*Material shown*
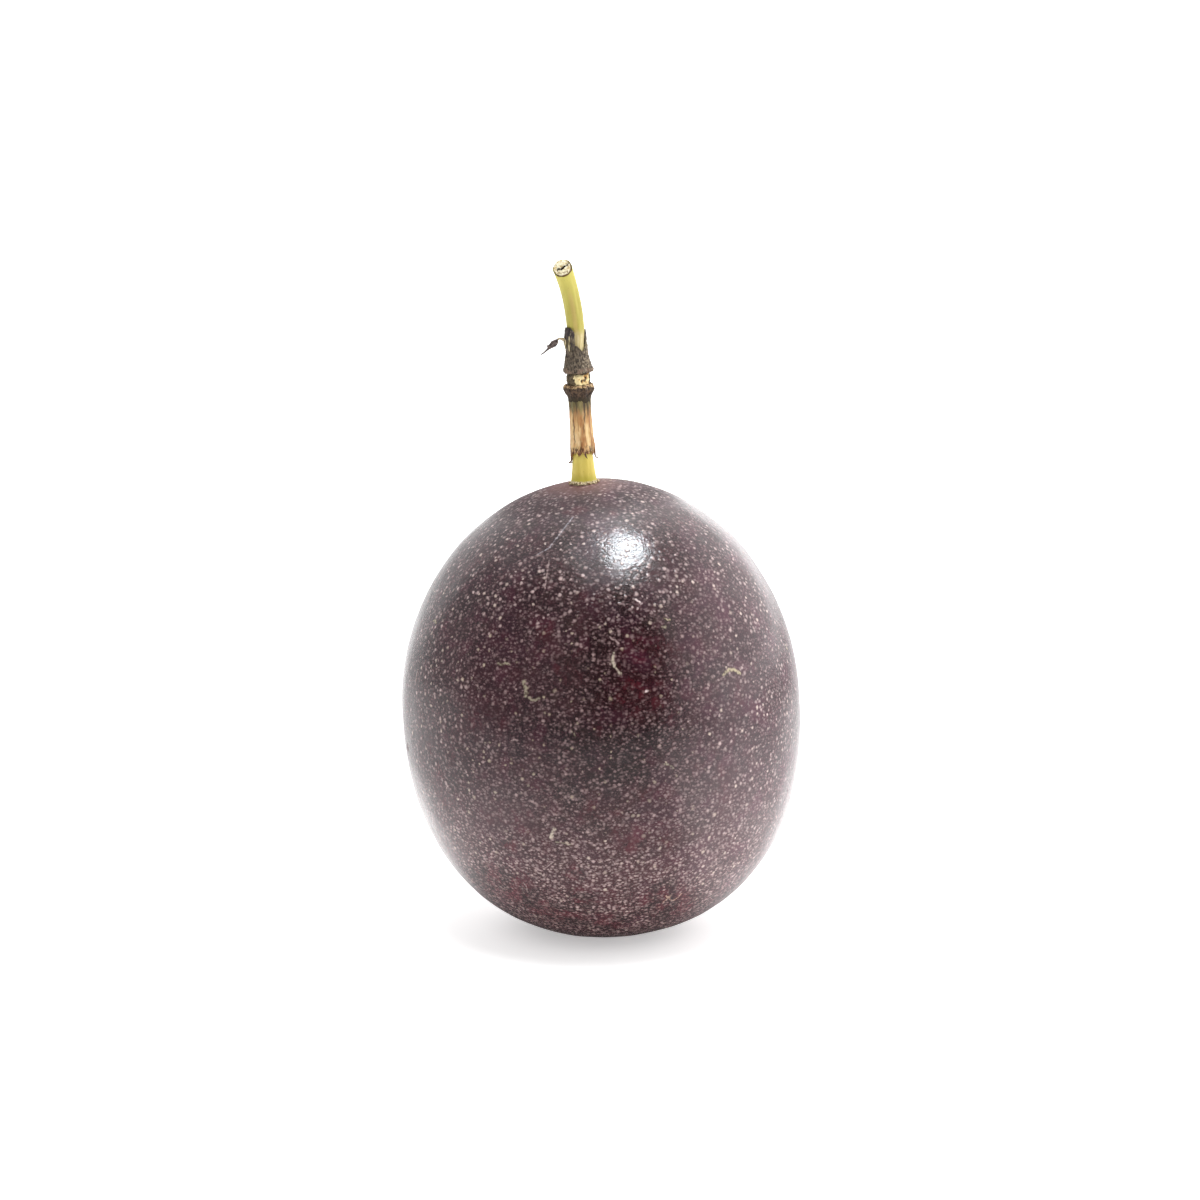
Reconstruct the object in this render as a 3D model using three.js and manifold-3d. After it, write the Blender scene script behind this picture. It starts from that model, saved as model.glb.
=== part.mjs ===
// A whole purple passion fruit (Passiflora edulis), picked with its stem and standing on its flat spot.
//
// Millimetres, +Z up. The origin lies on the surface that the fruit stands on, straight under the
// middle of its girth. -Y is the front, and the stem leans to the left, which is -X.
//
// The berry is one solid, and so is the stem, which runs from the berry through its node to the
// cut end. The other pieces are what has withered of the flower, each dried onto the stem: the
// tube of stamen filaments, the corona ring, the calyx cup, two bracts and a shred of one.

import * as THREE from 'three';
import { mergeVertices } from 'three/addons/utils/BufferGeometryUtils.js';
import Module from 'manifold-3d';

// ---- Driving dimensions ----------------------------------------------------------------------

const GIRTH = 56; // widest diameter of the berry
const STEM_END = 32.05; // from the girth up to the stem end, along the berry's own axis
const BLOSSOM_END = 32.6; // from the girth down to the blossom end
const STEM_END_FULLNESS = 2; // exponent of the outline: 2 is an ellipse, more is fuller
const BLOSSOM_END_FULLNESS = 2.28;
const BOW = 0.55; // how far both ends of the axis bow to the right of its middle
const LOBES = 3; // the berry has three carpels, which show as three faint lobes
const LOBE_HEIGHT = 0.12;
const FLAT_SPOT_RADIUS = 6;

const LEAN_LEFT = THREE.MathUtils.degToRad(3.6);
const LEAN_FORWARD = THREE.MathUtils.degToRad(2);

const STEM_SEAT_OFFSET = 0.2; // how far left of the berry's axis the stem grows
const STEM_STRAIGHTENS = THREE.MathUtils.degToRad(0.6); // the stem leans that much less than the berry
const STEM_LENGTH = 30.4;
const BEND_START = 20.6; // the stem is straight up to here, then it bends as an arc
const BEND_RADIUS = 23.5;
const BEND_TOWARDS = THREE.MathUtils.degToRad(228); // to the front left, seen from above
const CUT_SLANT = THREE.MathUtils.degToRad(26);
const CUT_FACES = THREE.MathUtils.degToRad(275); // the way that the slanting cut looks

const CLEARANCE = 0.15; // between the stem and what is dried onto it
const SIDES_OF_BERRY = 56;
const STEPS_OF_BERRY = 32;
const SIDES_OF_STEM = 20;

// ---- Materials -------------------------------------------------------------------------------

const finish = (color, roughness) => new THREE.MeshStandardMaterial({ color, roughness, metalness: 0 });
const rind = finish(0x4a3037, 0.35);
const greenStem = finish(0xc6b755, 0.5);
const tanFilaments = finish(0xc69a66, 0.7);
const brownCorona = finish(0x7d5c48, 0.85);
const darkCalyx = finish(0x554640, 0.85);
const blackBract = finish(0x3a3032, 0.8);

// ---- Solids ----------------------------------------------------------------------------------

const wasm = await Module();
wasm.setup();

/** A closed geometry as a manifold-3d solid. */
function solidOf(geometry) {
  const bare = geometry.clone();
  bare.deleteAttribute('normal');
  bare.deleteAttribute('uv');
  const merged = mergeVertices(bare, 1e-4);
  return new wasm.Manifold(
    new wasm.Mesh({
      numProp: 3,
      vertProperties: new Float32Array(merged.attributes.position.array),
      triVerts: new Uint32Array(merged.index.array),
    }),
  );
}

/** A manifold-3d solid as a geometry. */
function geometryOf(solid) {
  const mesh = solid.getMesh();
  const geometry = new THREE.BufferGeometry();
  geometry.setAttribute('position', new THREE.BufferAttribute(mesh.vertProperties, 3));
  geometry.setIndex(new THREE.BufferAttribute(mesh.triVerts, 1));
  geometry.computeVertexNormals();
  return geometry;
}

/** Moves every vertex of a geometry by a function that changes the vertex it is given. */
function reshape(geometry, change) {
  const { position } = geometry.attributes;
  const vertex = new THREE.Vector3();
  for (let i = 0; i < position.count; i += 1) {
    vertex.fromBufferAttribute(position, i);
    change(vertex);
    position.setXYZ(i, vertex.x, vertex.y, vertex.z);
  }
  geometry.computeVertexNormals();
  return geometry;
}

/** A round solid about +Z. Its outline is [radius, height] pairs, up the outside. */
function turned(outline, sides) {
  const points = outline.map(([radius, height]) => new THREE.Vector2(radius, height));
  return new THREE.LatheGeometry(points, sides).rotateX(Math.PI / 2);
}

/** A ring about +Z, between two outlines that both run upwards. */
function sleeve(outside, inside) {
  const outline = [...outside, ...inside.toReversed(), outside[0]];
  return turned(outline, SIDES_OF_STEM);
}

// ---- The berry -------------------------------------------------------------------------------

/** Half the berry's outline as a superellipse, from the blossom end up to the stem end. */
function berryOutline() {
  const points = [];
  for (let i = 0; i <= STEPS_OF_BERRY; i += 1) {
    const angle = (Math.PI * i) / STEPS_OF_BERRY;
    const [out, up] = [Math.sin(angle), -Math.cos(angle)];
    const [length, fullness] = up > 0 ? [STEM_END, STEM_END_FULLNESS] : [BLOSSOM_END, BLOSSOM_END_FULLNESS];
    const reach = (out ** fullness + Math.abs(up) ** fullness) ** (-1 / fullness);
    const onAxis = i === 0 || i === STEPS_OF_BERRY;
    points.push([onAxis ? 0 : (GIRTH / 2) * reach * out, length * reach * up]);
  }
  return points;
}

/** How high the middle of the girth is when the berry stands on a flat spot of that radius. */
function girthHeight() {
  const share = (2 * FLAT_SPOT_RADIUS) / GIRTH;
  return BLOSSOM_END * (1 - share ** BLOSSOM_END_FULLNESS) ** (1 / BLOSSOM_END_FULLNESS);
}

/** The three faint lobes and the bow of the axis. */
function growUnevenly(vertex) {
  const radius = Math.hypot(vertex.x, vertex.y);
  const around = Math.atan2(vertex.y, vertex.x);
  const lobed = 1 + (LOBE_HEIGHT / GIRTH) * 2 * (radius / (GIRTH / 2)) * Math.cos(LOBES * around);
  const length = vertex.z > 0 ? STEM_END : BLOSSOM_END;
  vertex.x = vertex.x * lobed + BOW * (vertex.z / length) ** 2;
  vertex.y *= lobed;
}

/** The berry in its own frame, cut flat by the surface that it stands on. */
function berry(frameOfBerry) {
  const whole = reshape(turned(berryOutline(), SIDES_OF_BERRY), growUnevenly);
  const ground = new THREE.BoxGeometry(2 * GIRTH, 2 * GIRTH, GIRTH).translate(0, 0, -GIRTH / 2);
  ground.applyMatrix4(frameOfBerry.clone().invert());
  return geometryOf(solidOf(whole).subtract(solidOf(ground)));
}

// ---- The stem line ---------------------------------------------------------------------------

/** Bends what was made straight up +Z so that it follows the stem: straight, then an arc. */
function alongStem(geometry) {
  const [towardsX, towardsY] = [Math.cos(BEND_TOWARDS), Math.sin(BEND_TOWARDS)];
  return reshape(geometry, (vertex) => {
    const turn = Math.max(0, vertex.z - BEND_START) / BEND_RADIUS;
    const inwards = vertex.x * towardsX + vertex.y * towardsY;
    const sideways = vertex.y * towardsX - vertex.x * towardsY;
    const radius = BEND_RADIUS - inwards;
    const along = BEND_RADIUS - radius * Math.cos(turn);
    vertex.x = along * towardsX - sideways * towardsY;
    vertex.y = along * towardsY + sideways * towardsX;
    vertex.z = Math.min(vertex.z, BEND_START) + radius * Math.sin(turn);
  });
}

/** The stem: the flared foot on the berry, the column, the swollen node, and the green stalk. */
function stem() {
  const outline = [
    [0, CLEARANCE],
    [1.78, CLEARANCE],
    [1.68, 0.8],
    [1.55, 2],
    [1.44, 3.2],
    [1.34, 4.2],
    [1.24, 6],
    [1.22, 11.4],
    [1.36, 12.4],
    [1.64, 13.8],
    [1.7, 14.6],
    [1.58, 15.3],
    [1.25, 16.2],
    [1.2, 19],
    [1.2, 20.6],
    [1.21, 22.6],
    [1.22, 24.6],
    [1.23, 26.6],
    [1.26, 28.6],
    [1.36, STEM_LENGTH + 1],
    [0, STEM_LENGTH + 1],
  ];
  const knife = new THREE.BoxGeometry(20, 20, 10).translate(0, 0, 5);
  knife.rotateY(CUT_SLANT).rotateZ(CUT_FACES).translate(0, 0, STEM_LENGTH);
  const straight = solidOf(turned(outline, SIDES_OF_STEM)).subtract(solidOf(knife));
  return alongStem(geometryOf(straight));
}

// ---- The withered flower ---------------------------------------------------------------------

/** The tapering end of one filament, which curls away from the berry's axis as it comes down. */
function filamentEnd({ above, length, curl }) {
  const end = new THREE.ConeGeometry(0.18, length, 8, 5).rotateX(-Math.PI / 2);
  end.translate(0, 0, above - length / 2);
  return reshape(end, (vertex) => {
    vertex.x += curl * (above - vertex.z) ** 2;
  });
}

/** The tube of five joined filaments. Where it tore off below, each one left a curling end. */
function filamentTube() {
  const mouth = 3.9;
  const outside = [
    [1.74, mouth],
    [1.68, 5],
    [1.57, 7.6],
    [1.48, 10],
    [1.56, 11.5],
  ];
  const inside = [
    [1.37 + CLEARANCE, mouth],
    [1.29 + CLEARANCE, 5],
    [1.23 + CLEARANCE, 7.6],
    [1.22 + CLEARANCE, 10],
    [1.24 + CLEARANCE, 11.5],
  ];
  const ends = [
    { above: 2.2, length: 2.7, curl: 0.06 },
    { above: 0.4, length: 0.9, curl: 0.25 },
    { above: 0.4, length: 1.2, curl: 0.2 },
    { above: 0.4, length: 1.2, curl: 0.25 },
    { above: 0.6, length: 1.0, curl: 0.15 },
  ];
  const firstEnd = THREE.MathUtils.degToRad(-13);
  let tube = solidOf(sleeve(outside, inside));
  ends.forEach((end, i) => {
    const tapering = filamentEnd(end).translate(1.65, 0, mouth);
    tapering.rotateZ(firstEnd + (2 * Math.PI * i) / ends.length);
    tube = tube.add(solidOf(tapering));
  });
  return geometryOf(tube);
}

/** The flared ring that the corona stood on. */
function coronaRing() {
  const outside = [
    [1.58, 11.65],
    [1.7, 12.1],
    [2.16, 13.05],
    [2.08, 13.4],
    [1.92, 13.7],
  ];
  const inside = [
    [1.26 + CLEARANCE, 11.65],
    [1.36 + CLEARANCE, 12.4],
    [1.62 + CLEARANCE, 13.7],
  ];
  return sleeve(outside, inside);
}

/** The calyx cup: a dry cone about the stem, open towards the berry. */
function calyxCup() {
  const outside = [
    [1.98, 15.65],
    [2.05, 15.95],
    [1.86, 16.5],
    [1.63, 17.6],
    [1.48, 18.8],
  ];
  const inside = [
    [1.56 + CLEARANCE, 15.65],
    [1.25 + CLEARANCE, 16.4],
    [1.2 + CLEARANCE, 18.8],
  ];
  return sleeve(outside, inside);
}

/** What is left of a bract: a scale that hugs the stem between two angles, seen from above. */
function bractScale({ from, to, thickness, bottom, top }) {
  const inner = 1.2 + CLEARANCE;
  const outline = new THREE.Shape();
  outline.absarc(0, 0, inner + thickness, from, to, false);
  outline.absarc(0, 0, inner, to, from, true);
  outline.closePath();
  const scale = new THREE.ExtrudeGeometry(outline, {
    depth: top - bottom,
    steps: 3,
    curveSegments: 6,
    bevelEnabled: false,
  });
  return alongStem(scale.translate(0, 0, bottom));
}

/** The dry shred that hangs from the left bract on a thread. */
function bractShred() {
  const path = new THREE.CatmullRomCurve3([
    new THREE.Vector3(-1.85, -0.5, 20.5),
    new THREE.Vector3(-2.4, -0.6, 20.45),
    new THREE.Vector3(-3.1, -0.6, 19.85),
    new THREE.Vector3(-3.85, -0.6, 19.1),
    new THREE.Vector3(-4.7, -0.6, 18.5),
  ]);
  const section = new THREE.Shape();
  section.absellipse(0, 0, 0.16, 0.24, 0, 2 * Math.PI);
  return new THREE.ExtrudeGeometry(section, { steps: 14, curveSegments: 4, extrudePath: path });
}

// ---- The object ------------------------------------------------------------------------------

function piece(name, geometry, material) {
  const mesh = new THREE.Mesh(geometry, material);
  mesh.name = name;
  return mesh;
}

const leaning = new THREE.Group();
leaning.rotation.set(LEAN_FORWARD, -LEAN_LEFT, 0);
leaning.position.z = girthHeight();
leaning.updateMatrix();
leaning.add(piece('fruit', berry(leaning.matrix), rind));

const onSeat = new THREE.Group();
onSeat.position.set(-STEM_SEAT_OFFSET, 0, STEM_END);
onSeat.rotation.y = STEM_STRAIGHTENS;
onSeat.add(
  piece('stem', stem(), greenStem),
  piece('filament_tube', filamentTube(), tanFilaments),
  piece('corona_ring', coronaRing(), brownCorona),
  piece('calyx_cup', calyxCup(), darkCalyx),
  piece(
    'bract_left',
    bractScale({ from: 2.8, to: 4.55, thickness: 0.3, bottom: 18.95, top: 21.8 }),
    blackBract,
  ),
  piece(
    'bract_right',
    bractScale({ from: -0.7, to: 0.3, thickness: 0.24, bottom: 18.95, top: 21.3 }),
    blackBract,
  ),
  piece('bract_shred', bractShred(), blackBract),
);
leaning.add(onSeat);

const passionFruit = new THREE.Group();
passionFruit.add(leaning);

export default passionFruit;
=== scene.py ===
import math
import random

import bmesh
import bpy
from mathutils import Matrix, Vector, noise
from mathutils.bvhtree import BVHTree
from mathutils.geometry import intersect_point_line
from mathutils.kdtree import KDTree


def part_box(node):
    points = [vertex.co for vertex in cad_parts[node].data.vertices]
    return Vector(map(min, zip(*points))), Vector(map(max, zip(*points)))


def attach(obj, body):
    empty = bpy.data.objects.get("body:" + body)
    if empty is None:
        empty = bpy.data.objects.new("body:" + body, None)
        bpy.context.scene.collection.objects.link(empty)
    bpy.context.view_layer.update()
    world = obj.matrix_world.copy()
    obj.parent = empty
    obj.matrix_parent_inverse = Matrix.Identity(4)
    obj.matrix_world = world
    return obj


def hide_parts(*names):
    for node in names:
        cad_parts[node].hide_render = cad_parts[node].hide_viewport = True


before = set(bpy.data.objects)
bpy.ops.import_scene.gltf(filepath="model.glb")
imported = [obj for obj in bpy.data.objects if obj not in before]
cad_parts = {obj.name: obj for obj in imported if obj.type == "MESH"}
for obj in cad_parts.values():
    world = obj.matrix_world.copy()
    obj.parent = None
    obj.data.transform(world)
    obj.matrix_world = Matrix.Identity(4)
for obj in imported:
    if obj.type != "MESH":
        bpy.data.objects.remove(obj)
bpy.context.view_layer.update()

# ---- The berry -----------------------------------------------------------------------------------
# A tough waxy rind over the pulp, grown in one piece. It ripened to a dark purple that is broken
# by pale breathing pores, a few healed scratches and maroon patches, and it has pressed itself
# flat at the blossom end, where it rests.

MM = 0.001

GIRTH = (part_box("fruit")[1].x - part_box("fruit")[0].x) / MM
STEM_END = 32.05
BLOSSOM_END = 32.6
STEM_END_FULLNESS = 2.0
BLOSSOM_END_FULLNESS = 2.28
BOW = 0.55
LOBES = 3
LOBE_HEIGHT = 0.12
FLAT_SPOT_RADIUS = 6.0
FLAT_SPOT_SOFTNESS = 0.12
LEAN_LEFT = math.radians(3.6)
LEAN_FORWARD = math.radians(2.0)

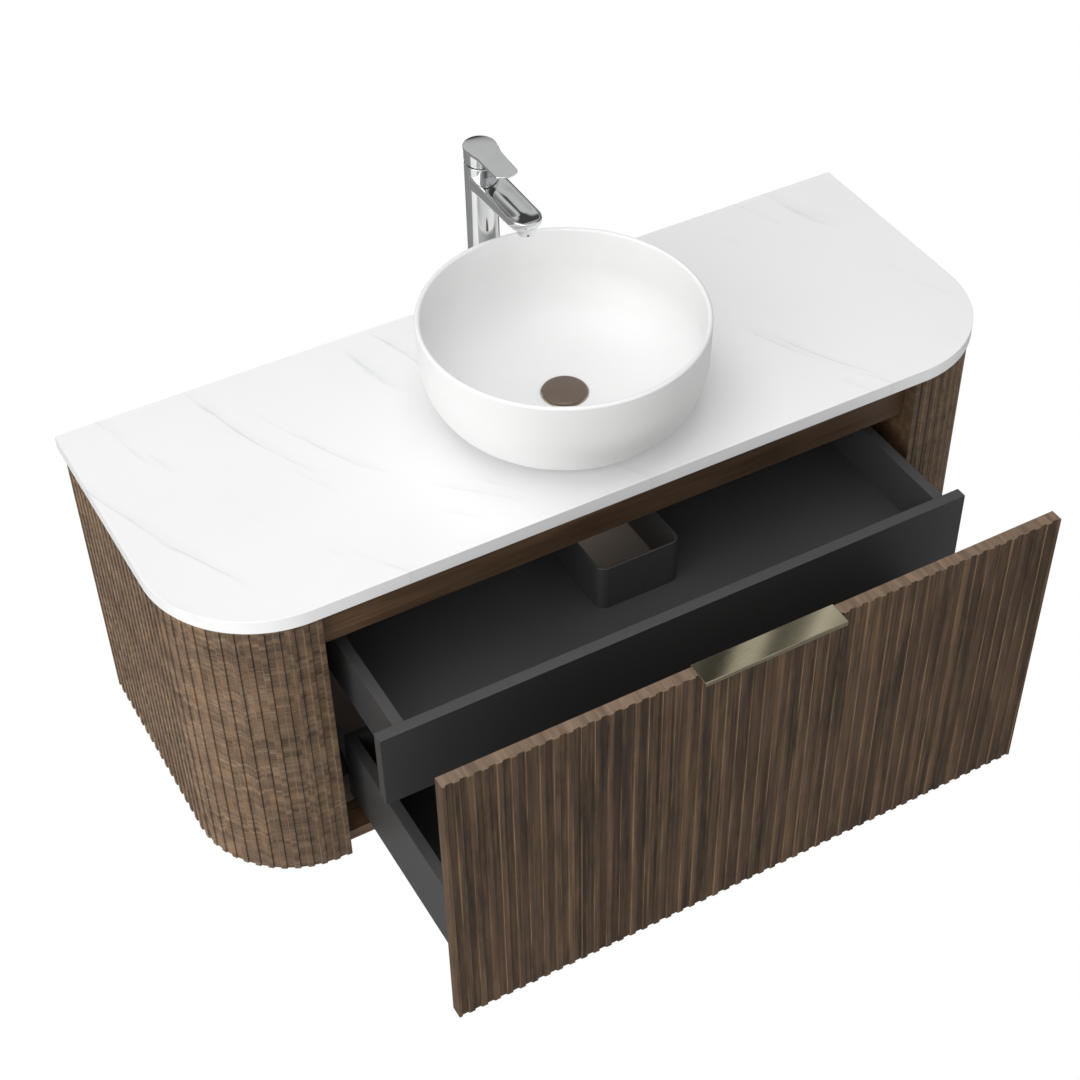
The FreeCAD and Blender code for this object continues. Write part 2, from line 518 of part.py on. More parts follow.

*What you are asked to do*
Each line from the one bearing "const leaning = new THREE.Group();" through the one bearing "cad_parts[node].hide_render = cad_parts[node].hide_viewport" is to be duplicated without change; all remaining lines are to be left out.

*Final result*
const leaning = new THREE.Group();
leaning.rotation.set(LEAN_FORWARD, -LEAN_LEFT, 0);
leaning.position.z = girthHeight();
leaning.updateMatrix();
leaning.add(piece('fruit', berry(leaning.matrix), rind));

const onSeat = new THREE.Group();
onSeat.position.set(-STEM_SEAT_OFFSET, 0, STEM_END);
onSeat.rotation.y = STEM_STRAIGHTENS;
onSeat.add(
  piece('stem', stem(), greenStem),
  piece('filament_tube', filamentTube(), tanFilaments),
  piece('corona_ring', coronaRing(), brownCorona),
  piece('calyx_cup', calyxCup(), darkCalyx),
  piece(
    'bract_left',
    bractScale({ from: 2.8, to: 4.55, thickness: 0.3, bottom: 18.95, top: 21.8 }),
    blackBract,
  ),
  piece(
    'bract_right',
    bractScale({ from: -0.7, to: 0.3, thickness: 0.24, bottom: 18.95, top: 21.3 }),
    blackBract,
  ),
  piece('bract_shred', bractShred(), blackBract),
);
leaning.add(onSeat);

const passionFruit = new THREE.Group();
passionFruit.add(leaning);

export default passionFruit;
=== scene.py ===
import math
import random

import bmesh
import bpy
from mathutils import Matrix, Vector, noise
from mathutils.bvhtree import BVHTree
from mathutils.geometry import intersect_point_line
from mathutils.kdtree import KDTree


def part_box(node):
    points = [vertex.co for vertex in cad_parts[node].data.vertices]
    return Vector(map(min, zip(*points))), Vector(map(max, zip(*points)))


def attach(obj, body):
    empty = bpy.data.objects.get("body:" + body)
    if empty is None:
        empty = bpy.data.objects.new("body:" + body, None)
        bpy.context.scene.collection.objects.link(empty)
    bpy.context.view_layer.update()
    world = obj.matrix_world.copy()
    obj.parent = empty
    obj.matrix_parent_inverse = Matrix.Identity(4)
    obj.matrix_world = world
    return obj


def hide_parts(*names):
    for node in names:
        cad_parts[node].hide_render = cad_parts[node].hide_viewport = True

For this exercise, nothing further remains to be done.